Gli schizzi più rapidi colpiscono per la capacità dell’artista di fissare una prima idea in pochi tratti essenziali. Così è ad esempio per il bel Busto d’uomo con le mani al volto (cat. 37), raffigurato in un atteggiamento di disperazione che ricorre nell’opera di Mentessi, da Ora triste a Visione triste, così come richiama lo sfondo di Panem Nostrum Quotidianum il paesaggio suggerito solo dalla piatta linea dell’orizzonte che si increspa appena per indicare il campanile di un lontano paese. La scritta a matita «giorni che non sono più» trascrive un verso di una composizione del poeta inglese Alfred Tennyson, tradotta da Gabriele D’annunzio nel Trionfo della morte del 1894, aggiungendo così una suggestione letteraria all’immagine. In altri schizzi Mentessi abbozza con immediatezza le linee generali o studia particolari che offriranno spunti a più ampi e dettagliati disegni, come nel caso delle vedute di Assisi (cat. 55, 56) o degli scorci raffiguranti carrettieri davanti al Colosseo, il clivo dell’Asilo o il portico del Pantheon (cat. 52, 57, 59), che l’artista completa nelle grandi illustrazioni del libro su Roma (rispettivamente le tavv. LIII, XCVII, XLVII).
Della raccolta fanno inoltre parte studi accademici ridotti alle dimensioni di un biglietto da visita (cat. 48, 49); piccole teste di carattere (cat. 44–47); minuscole copie di opere d’arte, ammirevoli per la capacità di condensazione dell’immagine (cat. 43); abbozzi per le illustrazioni patriottiche realizzate durante la Grande Guerra (cat. 38–40); dinamici schizzi progettuali per dipinti (cat. 50, 51); istantanee «impressioni dal vero», come quella raffigurante due donne, in cui a interessare Mentessi è la «gran macchia nera» della figura di spalle (53).

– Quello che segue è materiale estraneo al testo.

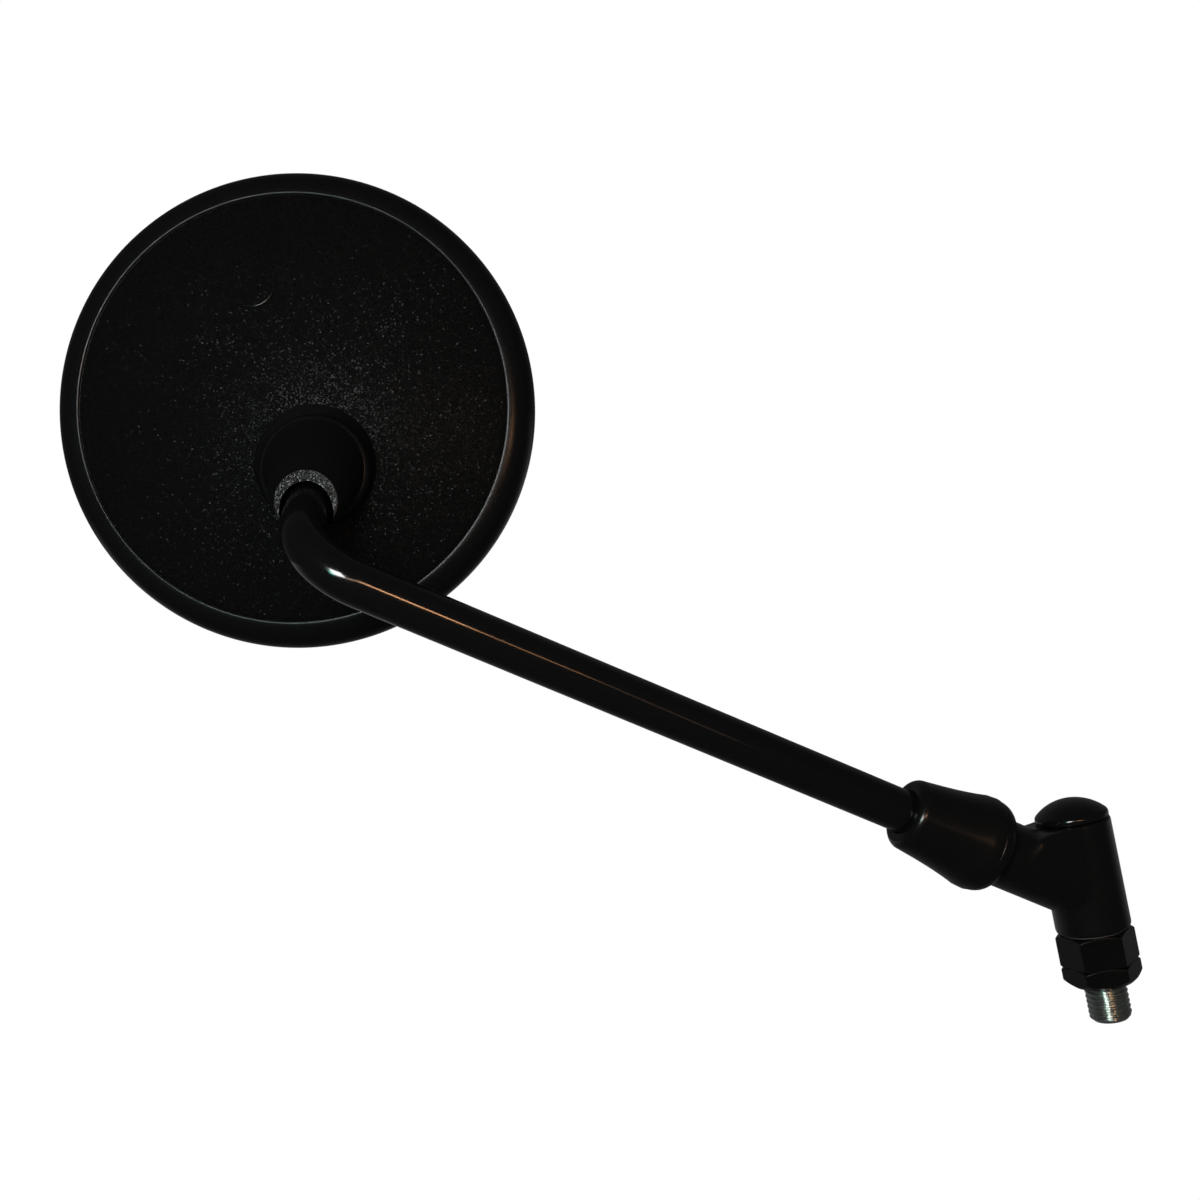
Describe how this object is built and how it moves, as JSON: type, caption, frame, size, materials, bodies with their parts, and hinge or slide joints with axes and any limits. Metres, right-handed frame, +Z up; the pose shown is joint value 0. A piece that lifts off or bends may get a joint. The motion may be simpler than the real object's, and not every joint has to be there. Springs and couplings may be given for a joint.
{
  "type": "motorcycle mirror",
  "caption": "Round motorcycle rear-view mirror on a bent steel stem, with a ball joint in the head, a rubber boot, a swivel knuckle and a threaded stud.",
  "frame": {"origin": "on the stud's axis at the underside of its lock nut, where the mirror seats on the motorcycle", "axes": "+Z up along the stud and the knuckle's barrel; the head's back faces -Y, the glass faces +Y and the head stands off towards -X"},
  "size_m": [0.2281, 0.0567, 0.2369],
  "materials": {
    "housing_plastic": "moulded black, smooth and glossy on the rim and boss, finely grained on the back",
    "mirror_glass": "convex silvered glass",
    "foam": "closed-cell foam",
    "nylon": "natural moulded plastic",
    "spring_steel": "bare spring steel",
    "zinc_steel": "bright zinc plate",
    "stem_paint": "gloss black coat on steel",
    "black_steel": "satin black coat on steel",
    "boot_rubber": "smooth black rubber",
    "knuckle_paint": "satin black coat on a casting",
    "bush_bronze": "sintered bronze",
    "cap_plastic": "glossy black moulding"
  },
  "bodies": {
    "spindle": {"spindle": "zinc_steel", "spindle_hex": "black_steel", "stud_locknut": "black_steel", "friction_washer": "bush_bronze", "disc_spring_1": "spring_steel", "disc_spring_2": "spring_steel", "disc_spring_3": "spring_steel", "disc_spring_4": "spring_steel", "spring_washer_upper": "spring_steel", "spindle_nut": "zinc_steel"},
    "knuckle": {"knuckle_body": "knuckle_paint", "pivot_bush": "bush_bronze", "dome_cap": "cap_plastic", "spring_washer_lower": "spring_steel"},
    "stem": {"mirror_stem": "stem_paint", "stem_locknut": "black_steel"},
    "boot": {"rubber_boot": "boot_rubber"},
    "liner": {"ball_liner": "nylon"},
    "cup": {"ball_cup": "nylon"},
    "head": {"head_housing": "housing_plastic", "mirror_glass": "mirror_glass", "glass_cushion": "foam", "pressure_washer": "spring_steel", "cup_spring": "spring_steel", "retainer_plate": "zinc_steel", "retainer_screw_1": "zinc_steel", "retainer_screw_2": "zinc_steel", "retainer_screw_3": "zinc_steel"}
  },
  "joints": [
    {"name": "knuckle_swivel", "type": "hinge", "parent": "spindle", "child": "knuckle", "pos_m": [0, 0, 0.02], "axis": [0, 0, 1], "continuous": true},
    {"name": "stem_turn", "type": "hinge", "parent": "knuckle", "child": "stem", "pos_m": [0, 0, 0.0226], "axis": [-0.8028, -0.2181, 0.5548], "range_deg": [-45, 45]},
    {"name": "boot_slide", "type": "slide", "parent": "stem", "child": "boot", "axis": [-0.8028, -0.2181, 0.5548], "range_m": [0, 0.03]},
    {"name": "ball_roll", "type": "hinge", "parent": "stem", "child": "liner", "pos_m": [-0.15858, -0.0158, 0.14985], "axis": [0.0366, 0.8532, 0.5204], "range_deg": [-12, 12]},
    {"name": "ball_pan", "type": "hinge", "parent": "liner", "child": "cup", "pos_m": [-0.15858, -0.0158, 0.14985], "axis": [-0.1132, 0, 0.9936], "range_deg": [-3, 3]},
    {"name": "ball_tilt", "type": "hinge", "parent": "cup", "child": "head", "pos_m": [-0.15858, -0.0158, 0.14985], "axis": [0.9936, 0, 0.1132], "range_deg": [-3, 3]}
  ]
}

Il gruppo più cospicuo è però quello degli studi di paesaggio (cat. 60–72), in particolare del lago di Como, in cui l’interesse di Mentessi per i panorami lariani e le forme naturali, in particolare gli alberi, trova un parallelo nelle fotografie scattate in quegli stessi anni dall’amico Emilio Sommariva. I disegni di Mentessi sembrano voler eguagliare l’oggettività della riproduzione meccanica nella precisione del dettaglio per superarla nella varietà dei contrasti chiaroscurali e nella ricerca di scorci insoliti.
Infine, la serie di fogli di taccuino certamente databili dopo il 1924 (cat. 73–96), non più grandi di un moderno post-it, fitti di annotazioni riguardanti l’ora e la luce, i colori e le proporzioni prospettiche in vista di una loro trasposizione in pittura, dimostrano ancora l’acutezza d’occhio e la fermezza di mano dell’anziano maestro e forniscono l’estrema testimonianza di una felice attività artistica, quotidianamente praticata per puro diletto fin negli ultimi giorni di vita.

Riferimenti bibliografici: Majno 1932; Giuseppe Mentessi 1972; R. Mangilli in Roma 1999; Toffanello, Il vero 1999.